TASK TO COMPLETE =>
Exactly reproduce each line of the listing that follows.
┄┄┄┄┄┄
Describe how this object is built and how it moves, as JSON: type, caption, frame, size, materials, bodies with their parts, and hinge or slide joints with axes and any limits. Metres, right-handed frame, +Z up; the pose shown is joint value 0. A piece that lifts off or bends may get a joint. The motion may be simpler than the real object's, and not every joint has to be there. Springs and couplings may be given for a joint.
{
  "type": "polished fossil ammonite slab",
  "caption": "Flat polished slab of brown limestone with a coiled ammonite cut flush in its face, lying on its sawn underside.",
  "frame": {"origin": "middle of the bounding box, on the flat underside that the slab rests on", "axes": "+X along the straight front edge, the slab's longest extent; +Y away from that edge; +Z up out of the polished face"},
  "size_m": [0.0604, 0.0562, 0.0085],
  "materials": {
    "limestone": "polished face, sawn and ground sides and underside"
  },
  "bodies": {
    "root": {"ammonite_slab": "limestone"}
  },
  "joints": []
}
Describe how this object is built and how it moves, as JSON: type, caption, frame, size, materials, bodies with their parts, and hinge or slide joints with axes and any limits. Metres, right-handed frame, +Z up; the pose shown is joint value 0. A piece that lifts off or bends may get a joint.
┄┄┄┄┄┄
RESULT FOR THIS TASK =>
Describe how this object is built and how it moves, as JSON: type, caption, frame, size, materials, bodies with their parts, and hinge or slide joints with axes and any limits. Metres, right-handed frame, +Z up; the pose shown is joint value 0. A piece that lifts off or bends may get a joint. The motion may be simpler than the real object's, and not every joint has to be there. Springs and couplings may be given for a joint.
{
  "type": "polished fossil ammonite slab",
  "caption": "Flat polished slab of brown limestone with a coiled ammonite cut flush in its face, lying on its sawn underside.",
  "frame": {"origin": "middle of the bounding box, on the flat underside that the slab rests on", "axes": "+X along the straight front edge, the slab's longest extent; +Y away from that edge; +Z up out of the polished face"},
  "size_m": [0.0604, 0.0562, 0.0085],
  "materials": {
    "limestone": "polished face, sawn and ground sides and underside"
  },
  "bodies": {
    "root": {"ammonite_slab": "limestone"}
  },
  "joints": []
}
Describe how this object is built and how it moves, as JSON: type, caption, frame, size, materials, bodies with their parts, and hinge or slide joints with axes and any limits. Metres, right-handed frame, +Z up; the pose shown is joint value 0. A piece that lifts off or bends may get a joint.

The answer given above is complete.